ISLAMABAD: The Manila-based Asian Development Bank (ADB) has communicated to the Power Division in plain words that it will not extend $400 million loan for multi-billion dollars Advanced Metering of Infrastructure (AMI) project if its scope is changed and also communicated to the government to pay over $2.2 million penalty as commitment charges for not utilising the loan for the project under the existing scope, a senior official in the Ministry of Energy told The News.
The Advanced Metering of Infrastructure (AMI) project was conceived and approved in 2016 by the ECNEC and is meant to reduce electricity theft and improve recovery through accurate billing, keeping in view the real time data. The pilot project was the first to be installed in the LESCO and IESCO.
According to the NEPRA data, Pakistan’s power sector has been sustaining huge financial damages owing to the line losses which have jacked up to 38.69 per cent. In 2019-20, the losses in the PESCO alarmingly surged to 38.69 per cent, MEPCO 28.82 per cent, SEPCO 36.27 per cent, QESCO 26.28 per cent and TESCO 16.19 per cent. However, the line losses hover over IESCO at 8.69 per cent, GEPCO 9.51 per cent, LESCO 12.40 per cent, and FESCO 9.62 per cent.
The PTI government, when it came into power in 2018, picked up the AMI project which earlier became dormant in the PML-N government.
The Manila-based Asian Development Bank had committed the loan of $400 million. The state-owned Korean Company won the bid to install the AMI project in the jurisdiction of IESCO (Islamabad Electricity Supply Company).

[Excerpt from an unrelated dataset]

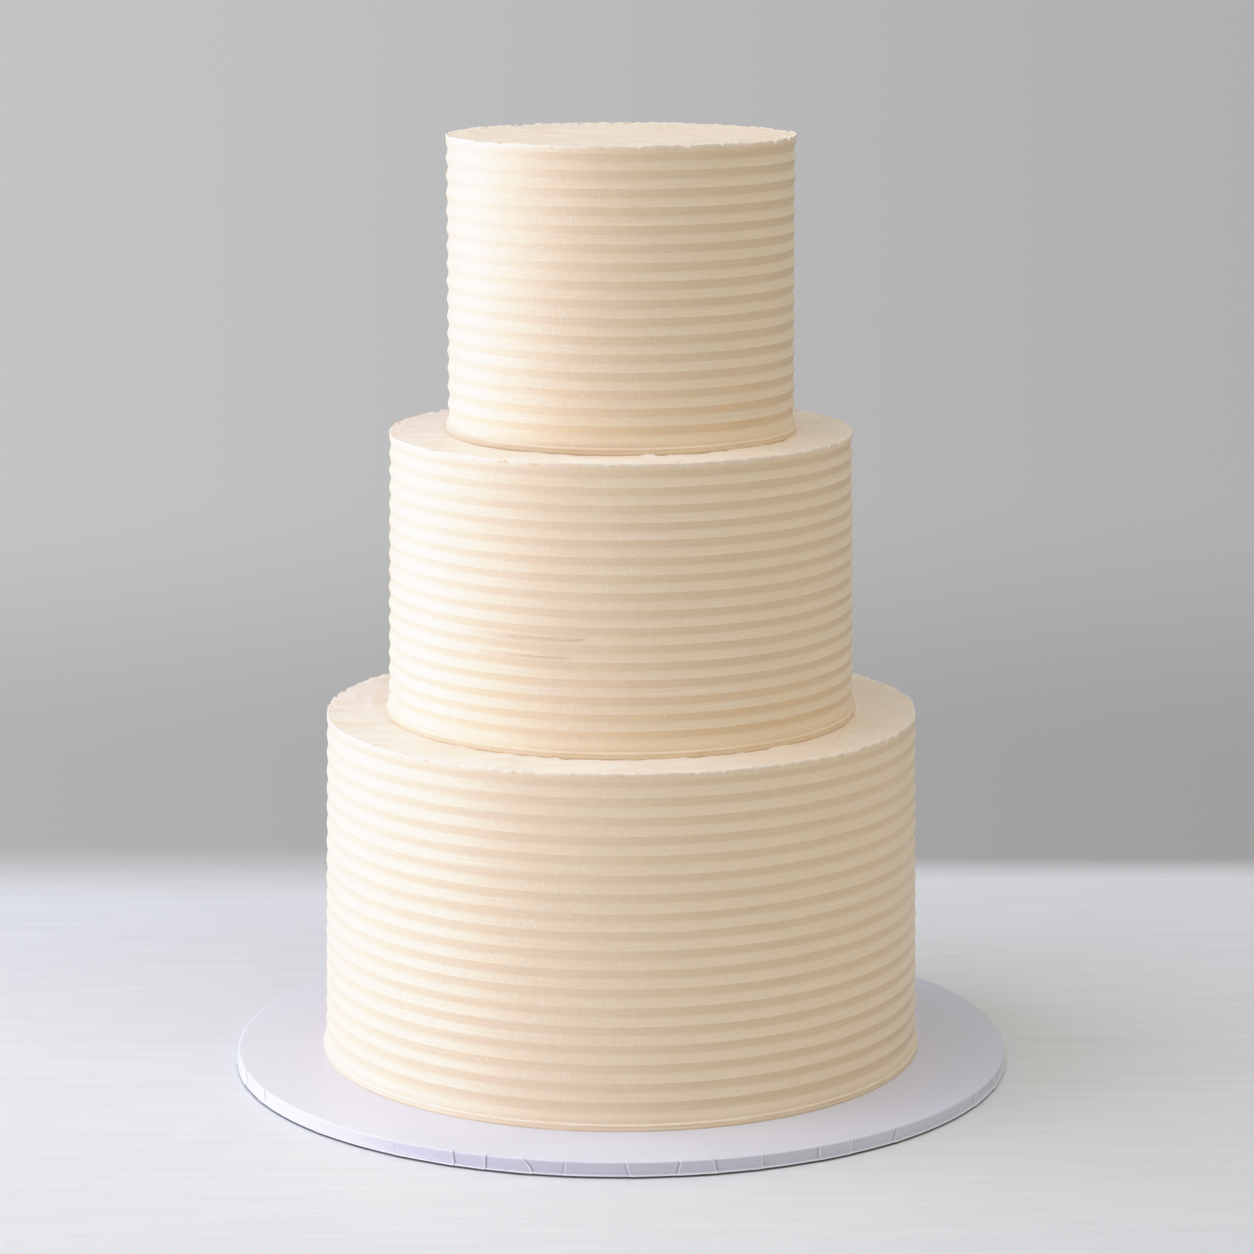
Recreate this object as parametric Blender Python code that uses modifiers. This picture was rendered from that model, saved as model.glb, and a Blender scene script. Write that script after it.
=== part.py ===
"""Three-tier buttercream cake on the round board that it is built on.

Each tier is a cylinder of cake under a coat of buttercream, combed into level
ridges. The board is a round card, covered with paper.
Metres, +Z up, with the origin on the table under the middle of the board.
"""

import math

import bpy

# The board, 14 inches across
BOARD_DIAMETER = 0.3556
BOARD_THICKNESS = 0.0073
BOARD_EDGE_ROUNDING = 0.0013
BOARD_EDGE_STEPS = 3
BOARD_SEGMENTS = 72

# The paper's folded edge stands out as a fine lip at the board's foot, cut back below
BOARD_LIP_PROUD = 0.0004
BOARD_LIP_TOP = 0.0013
BOARD_LIP_FOOT = 0.0006
BOARD_FOOT_INSET = 0.0012

# A piece stands this far clear of the one below it
RESTING_GAP = 0.0003

# The tiers, from the board up: name, height, radius at the rim and at the foot, ridges, segments
TIERS = (
    ("tier_bottom", 0.1570, 0.1345, 0.1368, 17, 48),
    ("tier_middle", 0.1280, 0.1045, 0.1060, 15, 42),
    ("tier_top", 0.1323, 0.0778, 0.0780, 15, 36),
)

# The scraped rim, from the top down to the first groove
RIM_BAND_HEIGHT = 0.0060
RIM_UPRIGHT_FOOT = 0.0027
RIM_CORNER = 0.0006

# The comb's ridges
RIDGE_DEPTH = 0.0010

# The plain band round the foot, from the last groove down to its lip
BASE_BAND_HEIGHT = 0.0083
BASE_BAND_PROUD = 0.0006
BASE_BAND_SHOULDER = 0.0046
BASE_BAND_FOOT = 0.0031
BASE_LIP_PROUD = 0.0017
BASE_LIP_TOP = 0.0022
BASE_LIP_FOOT = 0.0010
BASE_LIP_UNDERCUT = 0.0011

# Colour in linear light, and roughness
BUTTERCREAM = (0.85, 0.72, 0.54, 1.0)
BUTTERCREAM_ROUGHNESS = 0.55
PAPER = (0.74, 0.72, 0.77, 1.0)
PAPER_ROUGHNESS = 0.45

# Points this close are the same point, and edges that turn more than this stay crisp
MERGE_DISTANCE = 0.00001
CRISP_ANGLE = math.radians(40)


def clear_scene():
    for old in list(bpy.data.objects):
        bpy.data.objects.remove(old)


def make_material(name, colour, roughness):
    material = bpy.data.materials.new(name)
    material.use_nodes = True
    shader = material.node_tree.nodes["Principled BSDF"]
    shader.inputs["Base Color"].default_value = colour
    shader.inputs["Roughness"].default_value = roughness
    shader.inputs["Metallic"].default_value = 0.0
    return material


def turned_piece(name, profile, segments, base, material, collection):
    """A solid turned from (radius, height) points, top's middle to foot's middle, down the outer side."""
    outline = bpy.data.meshes.new(name + "_outline")
    points = [(radius, 0.0, height) for radius, height in profile]
    edges = [(i, i + 1) for i in range(len(points) - 1)]
    outline.from_pydata(points, edges, [])
    piece = bpy.data.objects.new(name, outline)
    collection.objects.link(piece)
    screw = piece.modifiers.new("Turn", "SCREW")
    screw.axis = "Z"
    screw.steps = segments
    screw.render_steps = segments
    screw.use_merge_vertices = True
    screw.merge_threshold = MERGE_DISTANCE
    turned = piece.evaluated_get(bpy.context.evaluated_depsgraph_get())
    piece.data = bpy.data.meshes.new_from_object(turned)
    piece.modifiers.clear()
    bpy.data.meshes.remove(outline)
    piece.data.name = name
    piece.data.materials.append(material)
    piece.data.shade_smooth()
    piece.data.set_sharp_from_angle(angle=CRISP_ANGLE)
    piece.location.z = base
    return piece


def board_profile():
    """A flat disc with a rounded upper edge and the lip round its foot."""
    radius = BOARD_DIAMETER / 2
    wall = radius - BOARD_LIP_PROUD
    points = [(0.0, BOARD_THICKNESS)]
    for step in range(BOARD_EDGE_STEPS + 1):
        angle = math.pi / 2 * step / BOARD_EDGE_STEPS
        points.append((
            wall - BOARD_EDGE_ROUNDING * (1 - math.sin(angle)),
            BOARD_THICKNESS - BOARD_EDGE_ROUNDING * (1 - math.cos(angle)),
        ))
    points += [
        (wall, BOARD_LIP_TOP + BOARD_LIP_PROUD),
        (radius, BOARD_LIP_TOP),
        (radius, BOARD_LIP_FOOT),
        (radius - BOARD_FOOT_INSET, 0.0),
        (0.0, 0.0),
    ]
    return points


def tier_profile(height, rim_radius, foot_radius, ridges):
    """A flat top with a crisp rim, level ridges down the side, and a plain band with a lip round the foot."""
    first_groove = height - RIM_BAND_HEIGHT
    pitch = (first_groove - BASE_BAND_HEIGHT) / ridges

    def crest_radius(level):
        return foot_radius + (rim_radius - foot_radius) * level / height

    points = [
        (0.0, height),
        (rim_radius - RIM_CORNER, height),
        (rim_radius, height - RIM_CORNER),
        (rim_radius, height - RIM_UPRIGHT_FOOT),
    ]
    for ridge in range(ridges):
        groove = first_groove - ridge * pitch
        crest = groove - pitch / 2
        points.append((crest_radius(groove) - RIDGE_DEPTH, groove))
        points.append((crest_radius(crest), crest))
    band = foot_radius + BASE_BAND_PROUD
    lip = foot_radius + BASE_LIP_PROUD
    points += [
        (foot_radius - RIDGE_DEPTH, BASE_BAND_HEIGHT),
        (band, BASE_BAND_SHOULDER),
        (band, BASE_BAND_FOOT),
        (lip, BASE_LIP_TOP),
        (lip, BASE_LIP_FOOT),
        (lip - BASE_LIP_UNDERCUT, 0.0),
        (0.0, 0.0),
    ]
    return points


def build_cake():
    collection = bpy.data.collections.new("buttercream_cake")
    bpy.context.scene.collection.children.link(collection)
    paper = make_material("board_paper", PAPER, PAPER_ROUGHNESS)
    turned_piece("cake_board", board_profile(), BOARD_SEGMENTS, 0.0, paper, collection)
    level = BOARD_THICKNESS
    for name, height, rim_radius, foot_radius, ridges, segments in TIERS:
        cream = make_material(name + "_buttercream", BUTTERCREAM, BUTTERCREAM_ROUGHNESS)
        profile = tier_profile(height, rim_radius, foot_radius, ridges)
        turned_piece(name, profile, segments, level + RESTING_GAP, cream, collection)
        level += RESTING_GAP + height


clear_scene()
build_cake()
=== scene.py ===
"""The looks of the three-tier buttercream cake on its paper-covered board.

Each tier of the frame is stood for by one dense closed mesh of combed icing, and
the board by one with the pleats of its folded paper. Crumbs of icing and two fine
lines that the comb dragged ride on the cake as well. Metres, +Z up, with the
origin on the table under the middle of the board. Angles in the tables of values
are in degrees from the front, and positive ones are on the right.
"""

import math

import bmesh
import bpy
import numpy as np
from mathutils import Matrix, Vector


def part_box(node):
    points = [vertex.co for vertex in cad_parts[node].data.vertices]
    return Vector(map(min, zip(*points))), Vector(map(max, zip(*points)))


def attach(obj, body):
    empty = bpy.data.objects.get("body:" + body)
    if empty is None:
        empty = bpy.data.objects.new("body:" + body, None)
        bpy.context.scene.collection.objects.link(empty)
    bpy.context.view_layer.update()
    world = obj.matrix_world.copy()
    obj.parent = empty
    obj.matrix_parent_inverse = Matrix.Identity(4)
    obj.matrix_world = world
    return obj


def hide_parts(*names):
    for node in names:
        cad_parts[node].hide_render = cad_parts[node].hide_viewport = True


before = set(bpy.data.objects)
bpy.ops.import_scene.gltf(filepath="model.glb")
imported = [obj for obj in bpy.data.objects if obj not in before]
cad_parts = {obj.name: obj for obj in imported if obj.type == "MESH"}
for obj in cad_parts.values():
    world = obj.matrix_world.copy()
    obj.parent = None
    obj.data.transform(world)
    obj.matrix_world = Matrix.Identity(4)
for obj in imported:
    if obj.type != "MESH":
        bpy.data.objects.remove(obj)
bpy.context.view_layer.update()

MM = 0.001
BODY = "root"

# The camera, fitted to the rims of the tiers and the board
PHOTO_SIDE = 1254
FOCAL_PIXELS = 3903.6
SENSOR_WIDTH = 36.0
CAMERA_DISTANCE = 1.7472
CAMERA_HEIGHT = 0.5442
CAMERA_PITCH = math.radians(11.074)
CAMERA_TURN = math.radians(0.0875)

# The tiers, from the board up: node, number of ridges, share of their depth, segments round the side,
# painted warm light at the foot
TIERS = (
    ("tier_bottom", 17, 0.72, 340, 0.0),
    ("tier_middle", 15, 1.0, 320, 0.3),
    ("tier_top", 15, 1.05, 280, 0.3),
)
FINE_RIM = 3  # the rim has this many times as many segments as the side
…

The Korean company is still determined to invest in Pakistan’s power sector to improve its recovery and contain the line losses as IESCO on February 22, 2021 placed the request to the Korean company for the eighth time, seeking the next 90 days extension of the bid validity against the project, disclosed the IESCO’s letter to the Korean company. “And the Korean company has accepted the eighth request of IESCO for which it had to pay an extra $200,000 addition every time to the banks from where it had managed the loan for the AMI project.”
It is pertinent to mention here the success story of installment of AMI project in Uzbekistan. Uzbekistan started implementation of the AMI project in 2015, with the long-term ADB financial support plan for the phase 1 to phase 4.
The power consumers in Uzbekistan have started getting monetary dividends in the shape of efficiency gains by reducing losses and improving recovery through accurate billing.
However, in Pakistan, the indecision of the Power Division has put the fate of the project in jeopardy as under the new scenario Special Assistant to Prime Minister (SAPM) on Power Tabish Gauhar opposed the project, arguing that there was a need to change the scope of the project, but the ADB says if the scope for the project gets changed, then it will not extend the loan of $400 million. And more importantly, the Power Division will have to pay the penalty of $2.2 million as commitment charges for not using the committed loan of $400 million for the project. The top sources said that it is a classic case for the NAB to initiate proceedings against those responsible who have not only scuttled this project but also attracted the penalty of $2.2 million.
The high-ups of the Power Division want to materialise the project with the existing scope of the project to avert the NAB proceedings on over $2.2 million charges, but SAPM Tabish Gauhar wants the project should be implemented once its scope is changed, knowing the fact that in that case there will be no credit of $400 million available from the ADB.
This also unfolds the shortcomings of the country’s decision making system which can easily sabotage the committed foreign investment by the Korean company in the power sector. Earlier, the AMI project was approved but later on, the SAPM has sabotaged the investment by opposing the project on the pretext of changing the scope.
The SAPM wants the project to be executed under the CPEC project and for this purpose, the Power Division has sent a position paper to the Planning Commission to get a decision for the way forward from the ECNEC (Executive Committee of National Economic Council) seeking approval of change in the scope of the AMI project. The Power Division actually wants to get the ECNEC ownership about change in the scope of the project to avoid the wrath of NAB — the anti-graft body of the country.
According to Tabish Gauhar, Special Assistant to PM on Power and Petroleum, the AMI project is faulty by design saying under the earlier scope of the project, AMI was to be installed at LESCO and IESCO, where the transmission and distribution losses were the lowest which are still in the range of eight per cent as both the DISCOs have been efficient companies. “The AMI should have been installed in the loss-making companies such as HESCO, SEPCO, PESCO and MEPCO and metering only upto transformers level not to end consumers.”
A senior official said that SAPM Tabish Gauhar in December 2020 asked to change the scope of the project despite project’s approval and support by the Power Division and Energy Task Force, which was refused by the ADB. The Power Division does not want to scrap the project and wants someone else to resolve the matter as the SAPM is not agreeing.